RAW RECORDS —
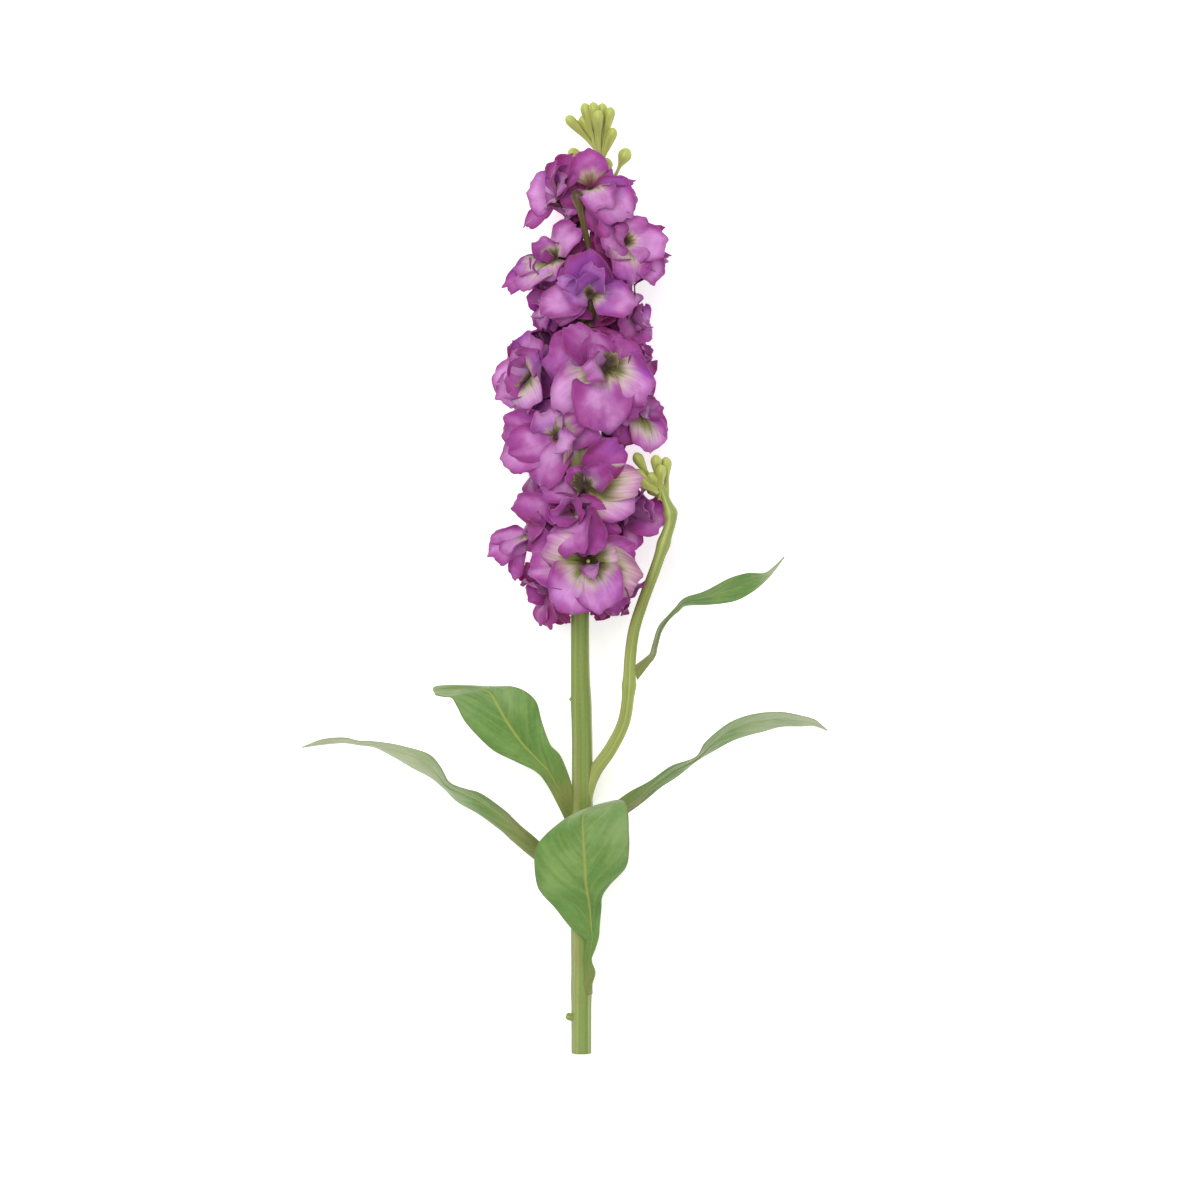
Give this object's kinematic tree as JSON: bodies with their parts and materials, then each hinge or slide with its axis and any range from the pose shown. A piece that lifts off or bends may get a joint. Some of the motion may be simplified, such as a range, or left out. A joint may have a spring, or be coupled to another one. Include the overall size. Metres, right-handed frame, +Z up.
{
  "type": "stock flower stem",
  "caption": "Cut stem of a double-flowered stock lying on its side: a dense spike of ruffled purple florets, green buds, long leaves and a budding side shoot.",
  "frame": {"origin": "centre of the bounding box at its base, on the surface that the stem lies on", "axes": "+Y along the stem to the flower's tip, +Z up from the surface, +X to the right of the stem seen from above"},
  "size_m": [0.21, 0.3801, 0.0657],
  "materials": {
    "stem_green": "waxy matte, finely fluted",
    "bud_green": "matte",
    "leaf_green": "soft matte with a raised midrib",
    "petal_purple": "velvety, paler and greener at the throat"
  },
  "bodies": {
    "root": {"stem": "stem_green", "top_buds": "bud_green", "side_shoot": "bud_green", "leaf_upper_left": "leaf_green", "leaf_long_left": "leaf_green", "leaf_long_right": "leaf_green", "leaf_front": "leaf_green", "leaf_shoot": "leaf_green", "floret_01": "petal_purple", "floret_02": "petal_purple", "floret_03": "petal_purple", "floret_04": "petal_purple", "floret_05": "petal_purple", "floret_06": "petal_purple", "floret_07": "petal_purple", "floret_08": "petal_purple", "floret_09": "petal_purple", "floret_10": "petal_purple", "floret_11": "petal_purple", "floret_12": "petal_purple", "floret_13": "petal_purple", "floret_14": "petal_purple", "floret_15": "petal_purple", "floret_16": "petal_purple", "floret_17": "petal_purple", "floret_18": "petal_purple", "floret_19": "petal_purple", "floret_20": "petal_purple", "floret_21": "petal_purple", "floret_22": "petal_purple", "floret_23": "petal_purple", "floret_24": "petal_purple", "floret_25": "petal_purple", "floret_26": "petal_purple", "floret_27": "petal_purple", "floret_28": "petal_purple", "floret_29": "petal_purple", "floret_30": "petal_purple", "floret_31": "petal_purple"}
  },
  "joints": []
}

...

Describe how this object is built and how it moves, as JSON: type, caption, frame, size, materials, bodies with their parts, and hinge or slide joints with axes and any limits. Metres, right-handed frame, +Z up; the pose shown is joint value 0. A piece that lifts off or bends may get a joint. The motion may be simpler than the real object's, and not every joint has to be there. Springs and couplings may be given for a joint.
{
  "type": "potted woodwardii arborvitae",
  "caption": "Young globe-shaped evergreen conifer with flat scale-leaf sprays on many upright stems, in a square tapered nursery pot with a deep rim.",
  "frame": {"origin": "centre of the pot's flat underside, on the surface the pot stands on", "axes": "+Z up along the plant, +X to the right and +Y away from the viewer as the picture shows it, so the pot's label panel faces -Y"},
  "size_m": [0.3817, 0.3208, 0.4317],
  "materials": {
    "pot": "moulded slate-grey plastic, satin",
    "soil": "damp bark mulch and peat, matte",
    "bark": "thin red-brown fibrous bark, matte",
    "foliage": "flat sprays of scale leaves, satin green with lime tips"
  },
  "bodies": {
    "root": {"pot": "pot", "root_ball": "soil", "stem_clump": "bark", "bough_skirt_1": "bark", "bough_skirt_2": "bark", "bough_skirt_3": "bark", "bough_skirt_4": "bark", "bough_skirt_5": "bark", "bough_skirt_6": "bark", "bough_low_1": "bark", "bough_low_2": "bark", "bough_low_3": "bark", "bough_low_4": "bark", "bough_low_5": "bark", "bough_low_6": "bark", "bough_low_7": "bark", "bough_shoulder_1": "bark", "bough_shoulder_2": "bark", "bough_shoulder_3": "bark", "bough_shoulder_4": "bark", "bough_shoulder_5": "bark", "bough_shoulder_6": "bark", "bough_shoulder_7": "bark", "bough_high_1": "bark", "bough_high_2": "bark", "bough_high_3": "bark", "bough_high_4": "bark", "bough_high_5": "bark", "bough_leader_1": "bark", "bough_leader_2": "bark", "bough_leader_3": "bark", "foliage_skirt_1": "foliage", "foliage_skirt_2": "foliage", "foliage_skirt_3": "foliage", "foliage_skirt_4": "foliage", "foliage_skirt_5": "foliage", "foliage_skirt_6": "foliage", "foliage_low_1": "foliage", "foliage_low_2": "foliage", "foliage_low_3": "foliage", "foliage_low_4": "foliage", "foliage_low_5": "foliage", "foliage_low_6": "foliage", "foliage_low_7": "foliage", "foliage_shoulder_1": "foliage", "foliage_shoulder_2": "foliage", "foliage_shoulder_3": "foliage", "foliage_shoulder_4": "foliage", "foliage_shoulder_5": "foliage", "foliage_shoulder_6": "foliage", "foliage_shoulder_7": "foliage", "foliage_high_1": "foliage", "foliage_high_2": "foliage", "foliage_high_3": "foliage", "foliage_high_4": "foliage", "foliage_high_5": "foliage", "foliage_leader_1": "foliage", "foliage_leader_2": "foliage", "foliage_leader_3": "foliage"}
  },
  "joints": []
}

...

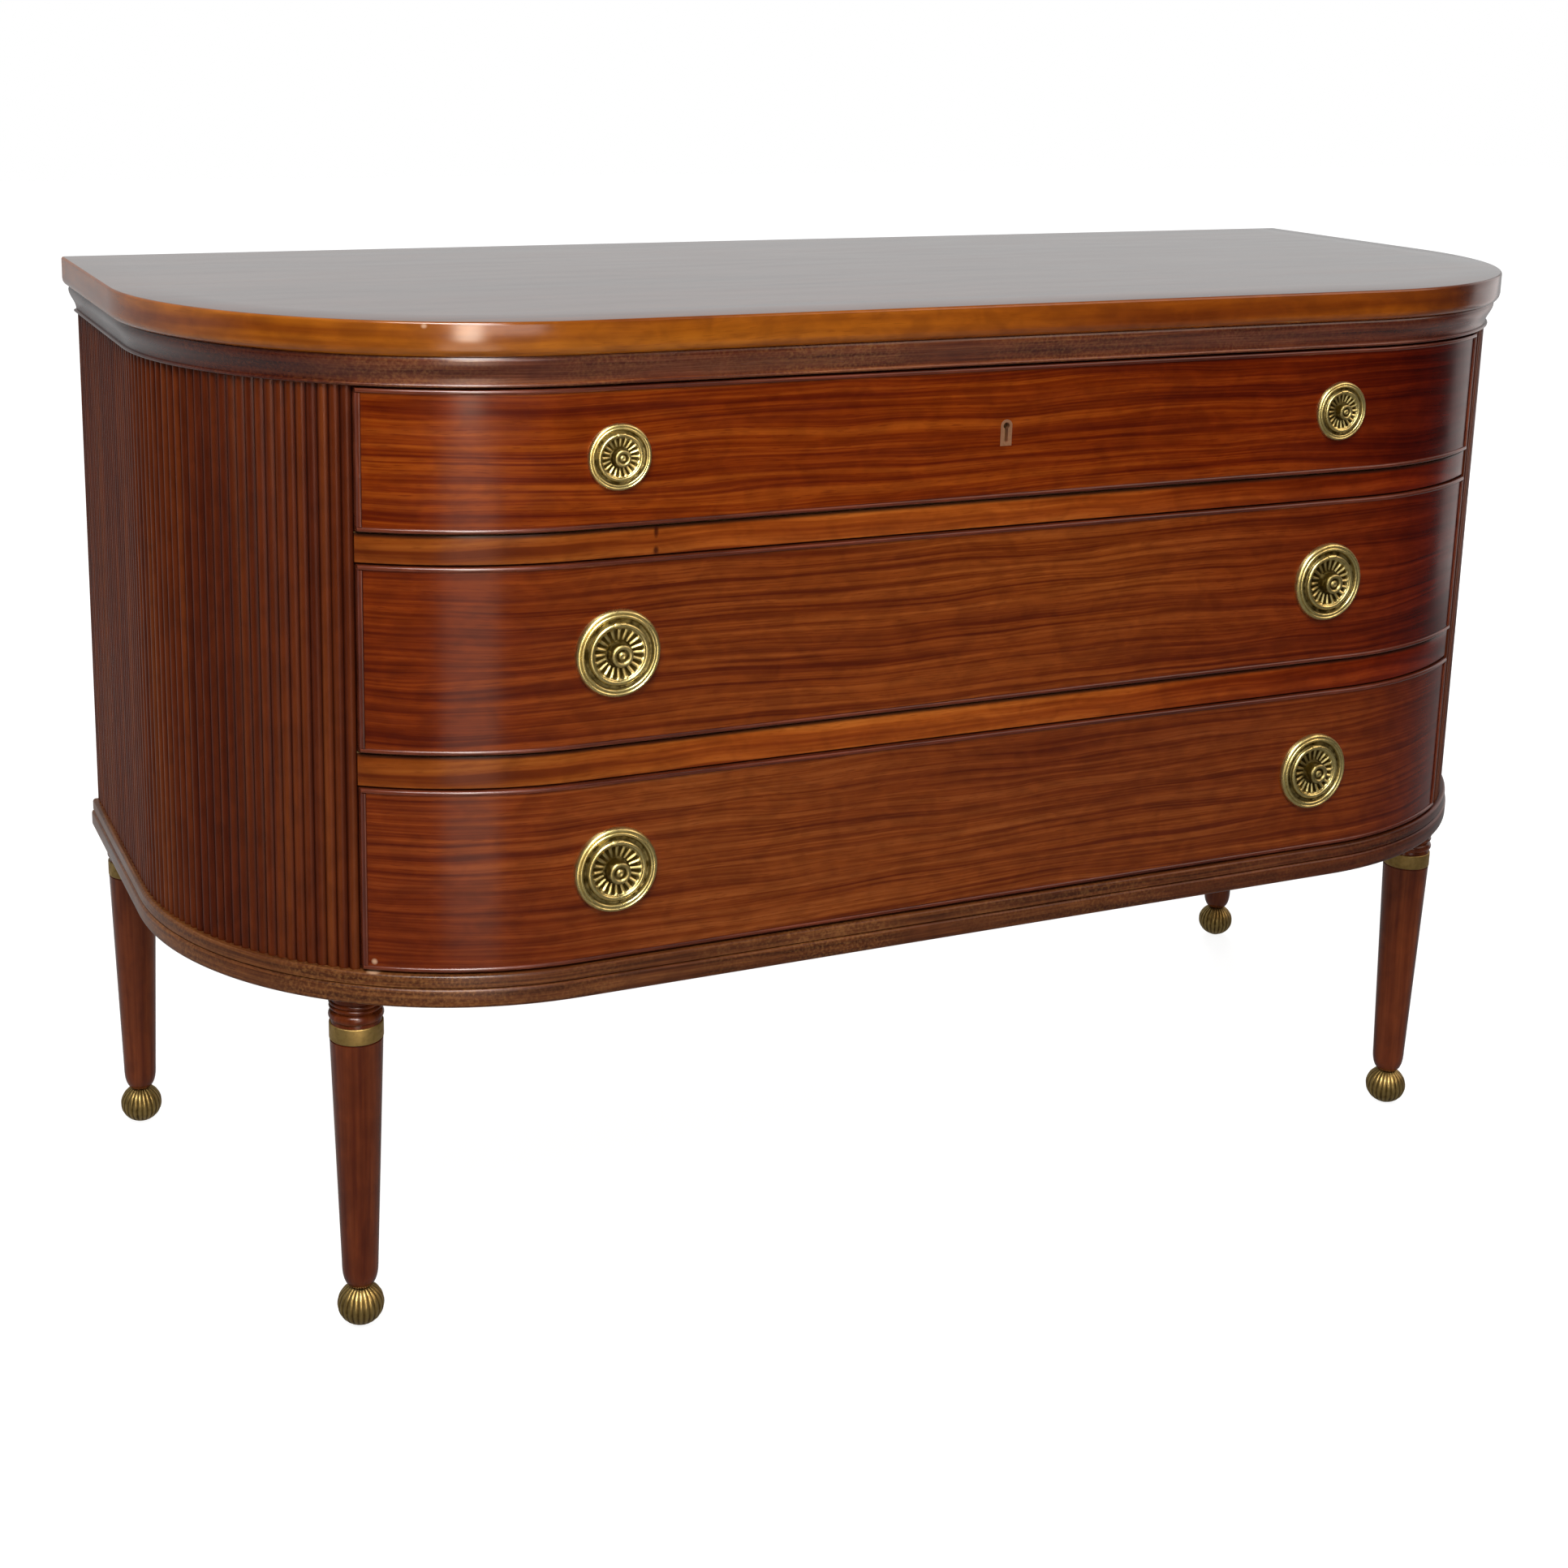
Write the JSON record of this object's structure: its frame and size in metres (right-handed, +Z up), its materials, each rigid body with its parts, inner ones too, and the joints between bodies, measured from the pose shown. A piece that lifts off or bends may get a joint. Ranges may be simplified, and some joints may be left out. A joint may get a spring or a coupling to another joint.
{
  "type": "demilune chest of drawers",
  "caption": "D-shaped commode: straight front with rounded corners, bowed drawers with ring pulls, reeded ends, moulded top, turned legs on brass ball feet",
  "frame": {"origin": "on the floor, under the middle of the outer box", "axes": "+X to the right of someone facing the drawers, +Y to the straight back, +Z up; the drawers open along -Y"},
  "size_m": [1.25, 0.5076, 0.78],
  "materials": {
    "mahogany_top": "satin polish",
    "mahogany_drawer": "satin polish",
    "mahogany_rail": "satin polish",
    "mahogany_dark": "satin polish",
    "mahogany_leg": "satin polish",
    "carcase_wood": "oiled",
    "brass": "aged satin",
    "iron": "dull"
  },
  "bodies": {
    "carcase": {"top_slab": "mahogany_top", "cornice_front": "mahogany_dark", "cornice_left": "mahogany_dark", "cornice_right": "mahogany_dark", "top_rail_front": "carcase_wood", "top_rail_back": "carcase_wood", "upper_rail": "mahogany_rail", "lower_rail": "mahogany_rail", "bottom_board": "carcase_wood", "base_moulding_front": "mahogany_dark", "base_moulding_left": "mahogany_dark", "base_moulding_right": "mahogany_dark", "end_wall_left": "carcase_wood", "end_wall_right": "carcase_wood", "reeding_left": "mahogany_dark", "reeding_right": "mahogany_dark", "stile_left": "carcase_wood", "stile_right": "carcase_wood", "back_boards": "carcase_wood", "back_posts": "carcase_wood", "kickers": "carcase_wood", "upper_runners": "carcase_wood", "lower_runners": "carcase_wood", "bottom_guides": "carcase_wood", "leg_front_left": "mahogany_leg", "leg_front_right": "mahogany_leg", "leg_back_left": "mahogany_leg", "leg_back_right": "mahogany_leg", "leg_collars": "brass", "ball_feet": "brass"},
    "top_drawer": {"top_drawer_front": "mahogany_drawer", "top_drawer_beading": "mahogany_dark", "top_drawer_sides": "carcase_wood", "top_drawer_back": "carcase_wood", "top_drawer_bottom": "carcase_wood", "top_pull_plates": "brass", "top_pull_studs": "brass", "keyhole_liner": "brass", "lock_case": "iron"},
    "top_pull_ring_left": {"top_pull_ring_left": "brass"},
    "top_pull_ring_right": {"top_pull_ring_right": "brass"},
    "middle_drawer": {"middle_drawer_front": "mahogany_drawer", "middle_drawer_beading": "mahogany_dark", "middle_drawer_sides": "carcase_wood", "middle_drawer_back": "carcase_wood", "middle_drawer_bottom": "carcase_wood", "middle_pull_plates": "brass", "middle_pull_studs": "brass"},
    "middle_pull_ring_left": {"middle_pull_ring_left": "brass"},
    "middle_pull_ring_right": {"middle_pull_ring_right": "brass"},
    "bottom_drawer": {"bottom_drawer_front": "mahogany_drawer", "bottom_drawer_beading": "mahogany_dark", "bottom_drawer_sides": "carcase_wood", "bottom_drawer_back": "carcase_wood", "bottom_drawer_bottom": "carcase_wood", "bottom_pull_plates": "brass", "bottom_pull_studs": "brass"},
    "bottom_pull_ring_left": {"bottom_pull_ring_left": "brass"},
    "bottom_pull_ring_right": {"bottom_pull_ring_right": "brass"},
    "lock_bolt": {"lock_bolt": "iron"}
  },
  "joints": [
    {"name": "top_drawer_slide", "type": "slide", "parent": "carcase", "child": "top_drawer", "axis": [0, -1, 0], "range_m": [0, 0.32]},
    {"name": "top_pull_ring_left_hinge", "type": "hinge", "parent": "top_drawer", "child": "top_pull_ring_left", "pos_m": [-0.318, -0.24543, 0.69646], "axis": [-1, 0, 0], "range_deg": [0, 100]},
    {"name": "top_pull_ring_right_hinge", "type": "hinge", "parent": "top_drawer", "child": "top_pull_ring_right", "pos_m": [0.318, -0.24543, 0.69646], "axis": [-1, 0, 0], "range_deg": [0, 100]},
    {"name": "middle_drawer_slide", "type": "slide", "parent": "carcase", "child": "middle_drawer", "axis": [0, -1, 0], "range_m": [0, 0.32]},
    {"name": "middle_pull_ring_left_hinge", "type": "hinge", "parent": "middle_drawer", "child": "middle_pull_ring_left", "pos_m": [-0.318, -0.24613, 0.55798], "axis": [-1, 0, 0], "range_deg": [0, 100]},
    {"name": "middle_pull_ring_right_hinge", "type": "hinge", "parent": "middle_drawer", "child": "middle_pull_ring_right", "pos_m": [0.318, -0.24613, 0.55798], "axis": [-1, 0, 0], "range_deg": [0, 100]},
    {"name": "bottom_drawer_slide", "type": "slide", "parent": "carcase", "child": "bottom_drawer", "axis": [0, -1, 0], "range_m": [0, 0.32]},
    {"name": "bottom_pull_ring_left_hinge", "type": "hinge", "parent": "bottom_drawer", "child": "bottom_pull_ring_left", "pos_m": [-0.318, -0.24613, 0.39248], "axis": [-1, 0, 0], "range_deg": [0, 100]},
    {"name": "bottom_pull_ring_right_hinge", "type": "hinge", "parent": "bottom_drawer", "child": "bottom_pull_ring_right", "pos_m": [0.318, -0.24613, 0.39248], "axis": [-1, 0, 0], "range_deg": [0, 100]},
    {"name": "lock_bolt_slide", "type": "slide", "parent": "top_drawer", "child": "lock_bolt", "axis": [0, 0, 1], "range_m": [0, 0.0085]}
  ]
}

WHAT IS BEING ASKED — Find each line holding the word "shown" and copy it.

REPLY TO THE TASK —
Give this object's kinematic tree as JSON: bodies with their parts and materials, then each hinge or slide with its axis and any range from the pose shown. A piece that lifts off or bends may get a joint. Some of the motion may be simplified, such as a range, or left out. A joint may have a spring, or be coupled to another one. Include the overall size. Metres, right-handed frame, +Z up.
Describe how this object is built and how it moves, as JSON: type, caption, frame, size, materials, bodies with their parts, and hinge or slide joints with axes and any limits. Metres, right-handed frame, +Z up; the pose shown is joint value 0. A piece that lifts off or bends may get a joint. The motion may be simpler than the real object's, and not every joint has to be there. Springs and couplings may be given for a joint.
Write the JSON record of this object's structure: its frame and size in metres (right-handed, +Z up), its materials, each rigid body with its parts, inner ones too, and the joints between bodies, measured from the pose shown. A piece that lifts off or bends may get a joint. Ranges may be simplified, and some joints may be left out. A joint may get a spring or a coupling to another joint.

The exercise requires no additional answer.